柿子红了,乡村生活也姹紫嫣红,房子从一座正房,两侧厢房,发展到两座高楼拔地而起,正房木结构,大红对联贴在上面,上面是青瓦。房子年数已久,檩木已经成黑色。以前几个人挤在一起,现如今,各有一套房子。
屋前右侧一铭石,它来自高山,高竣,挺拔,雄壮,威武,一面磨平,上刻文字,字字珠矶,记载二舅儿子的出生及不凡事,从小学、初高中、大学到博士后,无不详尽,给亲朋以激励,朴实、厚重,壮严,每次阅读此文,收益良多。想起一句诗,“竹外桃花三两枝,春江水暖鸭先知”,屋后修竹几杆,各呈其态,碧绿如裴翠,随风起舞,清新脱俗。春来竹笋争相涌动,如过江之鲫,笋尖露珠玉圆。挖来几根,去叶削皮,菜刀挥动,笋如玉,放上几块油光的腊肉,撒上几片辣椒,色香味俱全,岂不快哉,米酒一杯,把酒言欢,夹上几块笋,味蕾大开,左右开弓,回味无穷。三舅时而拿锄头挖几棵长相怪异的小竹子,然后,用刀细砍轻雕,不到一会,一个烟杆出现。表妹们砍几根竹子,锯几段,灌上大米,蒸半个小时,锅盖一掀开,大米及青竹的香味扑面而来,大伙的眼神透着急切,夹几粒米饭,嚼一下,颊齿生香。
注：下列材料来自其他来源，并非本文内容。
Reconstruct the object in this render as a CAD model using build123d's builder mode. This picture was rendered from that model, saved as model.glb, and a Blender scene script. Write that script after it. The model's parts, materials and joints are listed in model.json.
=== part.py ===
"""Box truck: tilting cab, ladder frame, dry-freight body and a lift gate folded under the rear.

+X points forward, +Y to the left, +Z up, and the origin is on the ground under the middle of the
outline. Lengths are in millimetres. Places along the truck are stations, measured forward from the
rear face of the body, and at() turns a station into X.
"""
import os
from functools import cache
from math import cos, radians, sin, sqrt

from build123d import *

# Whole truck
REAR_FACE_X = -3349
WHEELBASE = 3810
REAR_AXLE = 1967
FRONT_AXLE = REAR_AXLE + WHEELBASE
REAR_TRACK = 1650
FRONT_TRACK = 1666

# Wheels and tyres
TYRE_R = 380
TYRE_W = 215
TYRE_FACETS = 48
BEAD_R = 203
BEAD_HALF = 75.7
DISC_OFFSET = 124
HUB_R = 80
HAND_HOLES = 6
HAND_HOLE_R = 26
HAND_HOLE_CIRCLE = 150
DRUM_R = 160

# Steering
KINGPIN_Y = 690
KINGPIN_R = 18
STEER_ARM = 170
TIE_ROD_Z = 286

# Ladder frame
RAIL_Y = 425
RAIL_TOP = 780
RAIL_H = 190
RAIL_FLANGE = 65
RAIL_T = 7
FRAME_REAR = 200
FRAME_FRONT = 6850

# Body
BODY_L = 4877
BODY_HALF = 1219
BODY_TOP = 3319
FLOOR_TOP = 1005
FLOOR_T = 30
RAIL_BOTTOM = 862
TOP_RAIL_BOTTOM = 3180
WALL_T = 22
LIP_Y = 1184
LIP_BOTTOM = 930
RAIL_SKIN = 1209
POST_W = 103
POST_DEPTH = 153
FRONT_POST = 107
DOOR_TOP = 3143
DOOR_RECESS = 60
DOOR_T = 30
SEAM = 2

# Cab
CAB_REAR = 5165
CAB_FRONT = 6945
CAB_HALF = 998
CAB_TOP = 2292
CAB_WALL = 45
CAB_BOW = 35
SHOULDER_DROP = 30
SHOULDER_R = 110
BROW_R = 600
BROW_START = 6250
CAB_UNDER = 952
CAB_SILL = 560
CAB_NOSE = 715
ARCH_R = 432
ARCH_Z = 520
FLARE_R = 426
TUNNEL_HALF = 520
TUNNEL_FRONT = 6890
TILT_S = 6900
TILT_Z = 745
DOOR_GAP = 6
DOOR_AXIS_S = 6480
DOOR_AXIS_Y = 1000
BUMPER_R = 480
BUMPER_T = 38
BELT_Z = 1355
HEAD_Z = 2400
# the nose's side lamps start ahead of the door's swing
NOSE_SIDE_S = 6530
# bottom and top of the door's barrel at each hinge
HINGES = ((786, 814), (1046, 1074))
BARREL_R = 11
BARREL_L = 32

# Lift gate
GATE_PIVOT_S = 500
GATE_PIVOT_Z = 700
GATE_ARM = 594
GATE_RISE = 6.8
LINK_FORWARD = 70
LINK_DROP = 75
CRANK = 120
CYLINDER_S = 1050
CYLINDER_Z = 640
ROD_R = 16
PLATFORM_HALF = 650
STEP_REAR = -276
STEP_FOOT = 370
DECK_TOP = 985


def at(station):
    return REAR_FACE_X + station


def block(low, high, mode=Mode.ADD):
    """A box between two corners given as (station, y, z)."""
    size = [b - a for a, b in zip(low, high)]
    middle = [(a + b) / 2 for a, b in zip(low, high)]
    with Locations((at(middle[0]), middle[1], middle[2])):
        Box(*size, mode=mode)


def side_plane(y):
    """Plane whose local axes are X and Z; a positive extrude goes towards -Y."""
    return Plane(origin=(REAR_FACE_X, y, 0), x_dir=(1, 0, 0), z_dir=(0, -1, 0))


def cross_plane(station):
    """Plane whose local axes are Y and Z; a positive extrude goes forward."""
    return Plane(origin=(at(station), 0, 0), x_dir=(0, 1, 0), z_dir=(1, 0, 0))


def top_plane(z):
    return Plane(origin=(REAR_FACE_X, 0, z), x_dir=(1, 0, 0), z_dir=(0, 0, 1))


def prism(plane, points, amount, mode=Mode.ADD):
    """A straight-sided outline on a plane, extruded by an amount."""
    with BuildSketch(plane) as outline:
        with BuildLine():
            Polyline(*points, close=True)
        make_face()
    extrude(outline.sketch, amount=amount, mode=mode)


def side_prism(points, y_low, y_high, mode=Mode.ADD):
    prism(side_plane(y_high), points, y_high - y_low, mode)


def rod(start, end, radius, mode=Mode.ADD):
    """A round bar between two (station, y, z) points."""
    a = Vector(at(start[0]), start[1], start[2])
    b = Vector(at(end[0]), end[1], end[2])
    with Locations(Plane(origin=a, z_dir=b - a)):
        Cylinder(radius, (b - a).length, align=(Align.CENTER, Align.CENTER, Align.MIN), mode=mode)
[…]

最喜夜晚,那时坐在板栗树下的秋千上,夜幕降临,把村子笼上神秘的面纱,我也慢慢隐入。田野里、小河上的雾气飘起来,轻如雾,薄如纱,氤氲湿润。那种青色不断浸润,晚霞一点点在西方消失,一整天的念想在红烘哄的热闹中渐渐退潮,归于宁静,看几只飞鸟偶尔闪电样掠过,它们也急于回家。作为一个乡村长大的孩子,对乡村的理解那是非常透彻的。想起艾青的诗:“为什么你的眼中常含泪水,因为你对这片土地爱得深沉。”不管土地的贫瘠与肥沃与否,都一样爱得纯粹。